**Recorded data:**
┌────────
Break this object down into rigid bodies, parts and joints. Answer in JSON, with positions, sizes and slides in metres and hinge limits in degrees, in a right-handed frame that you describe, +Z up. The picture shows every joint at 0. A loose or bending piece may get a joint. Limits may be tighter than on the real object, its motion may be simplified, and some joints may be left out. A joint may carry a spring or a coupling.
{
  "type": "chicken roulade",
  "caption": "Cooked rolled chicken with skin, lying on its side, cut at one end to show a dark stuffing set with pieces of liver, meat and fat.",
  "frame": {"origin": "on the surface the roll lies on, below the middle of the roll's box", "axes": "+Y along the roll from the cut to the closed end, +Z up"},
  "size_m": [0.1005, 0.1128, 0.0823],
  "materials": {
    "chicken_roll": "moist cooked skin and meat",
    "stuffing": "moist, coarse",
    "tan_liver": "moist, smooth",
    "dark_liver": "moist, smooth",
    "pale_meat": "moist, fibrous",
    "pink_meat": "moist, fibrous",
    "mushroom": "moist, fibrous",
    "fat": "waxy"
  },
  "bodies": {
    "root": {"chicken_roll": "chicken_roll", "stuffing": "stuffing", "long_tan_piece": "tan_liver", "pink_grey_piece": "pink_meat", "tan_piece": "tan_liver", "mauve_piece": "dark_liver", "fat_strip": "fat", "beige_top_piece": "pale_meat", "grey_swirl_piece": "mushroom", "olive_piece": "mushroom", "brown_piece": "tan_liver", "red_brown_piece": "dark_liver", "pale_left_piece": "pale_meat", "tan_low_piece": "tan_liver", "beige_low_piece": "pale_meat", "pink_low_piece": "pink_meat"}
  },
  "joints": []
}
└────────
**What is needed:** Retype the whole listing above exactly.

**Written answer:**
Break this object down into rigid bodies, parts and joints. Answer in JSON, with positions, sizes and slides in metres and hinge limits in degrees, in a right-handed frame that you describe, +Z up. The picture shows every joint at 0. A loose or bending piece may get a joint. Limits may be tighter than on the real object, its motion may be simplified, and some joints may be left out. A joint may carry a spring or a coupling.
{
  "type": "chicken roulade",
  "caption": "Cooked rolled chicken with skin, lying on its side, cut at one end to show a dark stuffing set with pieces of liver, meat and fat.",
  "frame": {"origin": "on the surface the roll lies on, below the middle of the roll's box", "axes": "+Y along the roll from the cut to the closed end, +Z up"},
  "size_m": [0.1005, 0.1128, 0.0823],
  "materials": {
    "chicken_roll": "moist cooked skin and meat",
    "stuffing": "moist, coarse",
    "tan_liver": "moist, smooth",
    "dark_liver": "moist, smooth",
    "pale_meat": "moist, fibrous",
    "pink_meat": "moist, fibrous",
    "mushroom": "moist, fibrous",
    "fat": "waxy"
  },
  "bodies": {
    "root": {"chicken_roll": "chicken_roll", "stuffing": "stuffing", "long_tan_piece": "tan_liver", "pink_grey_piece": "pink_meat", "tan_piece": "tan_liver", "mauve_piece": "dark_liver", "fat_strip": "fat", "beige_top_piece": "pale_meat", "grey_swirl_piece": "mushroom", "olive_piece": "mushroom", "brown_piece": "tan_liver", "red_brown_piece": "dark_liver", "pale_left_piece": "pale_meat", "tan_low_piece": "tan_liver", "beige_low_piece": "pale_meat", "pink_low_piece": "pink_meat"}
  },
  "joints": []
}